California Supreme Court Rules on PAGA Claim Manageability

Today’s ruling by the California Supreme Court in Estrada v. Royalty Carpet Mills marks a significant shift in the handling of Private Attorneys General Act of 2004 (PAGA) claims. The case attempts to provide some insights for employers and legal practitioners in California and this article attempts to summarize the court’s decision, its rationale, and the potential implications for employers.

Background of the Case

The case centers around a dispute between Jorge Estrada and his former employer, Royalty Carpet Mills. Estrada filed a class and PAGA action citing violations related to meal periods. After the trial court decertified the class due to individualized issues and dismissed the PAGA claim for being unmanageable, Estrada appealed. The Court of Appeal sided with Estrada, highlighting that PAGA claims are fundamentally different from class actions and therefore should not be subjected to manageability requirements. This decision was in contrast to a previous case, Wesson v. Staples the Office Superstore, LLC, prompting the California Supreme Court to review the matter.

The California Supreme Court’s Decision

The Supreme Court’s unanimous decision clarified that trial courts do not have the inherent authority to dismiss PAGA claims due to unmanageability. The court distinguished PAGA actions from class actions, noting:

  1. PAGA plaintiffs are not obliged to demonstrate superiority or predominance of common issues.
  2. The primary objective of PAGA is to enhance the enforcement of labor laws.
  3. The California Labor and Workforce Development Agency (LWDA) is authorized to impose civil penalties for Labor Code violations without the need to consider manageability.

The Supreme Court also emphasized that the statutory language of PAGA allows a plaintiff to seek civil penalties for a broad range of labor code violations, making a manageability requirement counterproductive.

Implications for Employers

The ruling significantly impacts how employers should approach PAGA claims. While the decision eliminates manageability as a basis for dismissal, it leaves room for due process challenges. However, the court clarified that such due process rights are limited and do not extend to presenting an unlimited number of individual testimonies. The ruling encourages employers to be strategic and efficient in managing and contesting PAGA claims. Employers are advised to stay abreast of developments in this area and consider the potential need to rely on statistical methods or surveys to assess the extent of liability in complex PAGA cases.

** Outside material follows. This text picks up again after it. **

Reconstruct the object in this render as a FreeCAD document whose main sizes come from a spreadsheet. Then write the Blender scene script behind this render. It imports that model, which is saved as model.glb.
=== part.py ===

This decision undoubtedly represents a significant victory for PAGA plaintiffs. Nonetheless, there’s a silver lining for employers as highlighted towards the conclusion of the court’s opinion. The Supreme Court acknowledged that trial courts, when confronted with cumbersome PAGA claims, retain the discretion to curtail the breadth of the PAGA claim or the evidence presented during the trial. Moreover, the court conceded that in instances where a plaintiff, alleging extensive violations, fails to substantiate the PAGA claims effectively, the courts are justified in levying only “minimal” penalties.

Conclusion

The Estrada v. Royalty Carpet Mills decision by the California Supreme Court reshapes the landscape of PAGA claims in California. By eliminating manageability as a basis for dismissing PAGA claims while acknowledging the narrow scope of due process challenges, the court has set new guidelines for both plaintiffs and employers. As the implications of this ruling unfold, employers must adapt their strategies and remain vigilant in their approach to PAGA claims.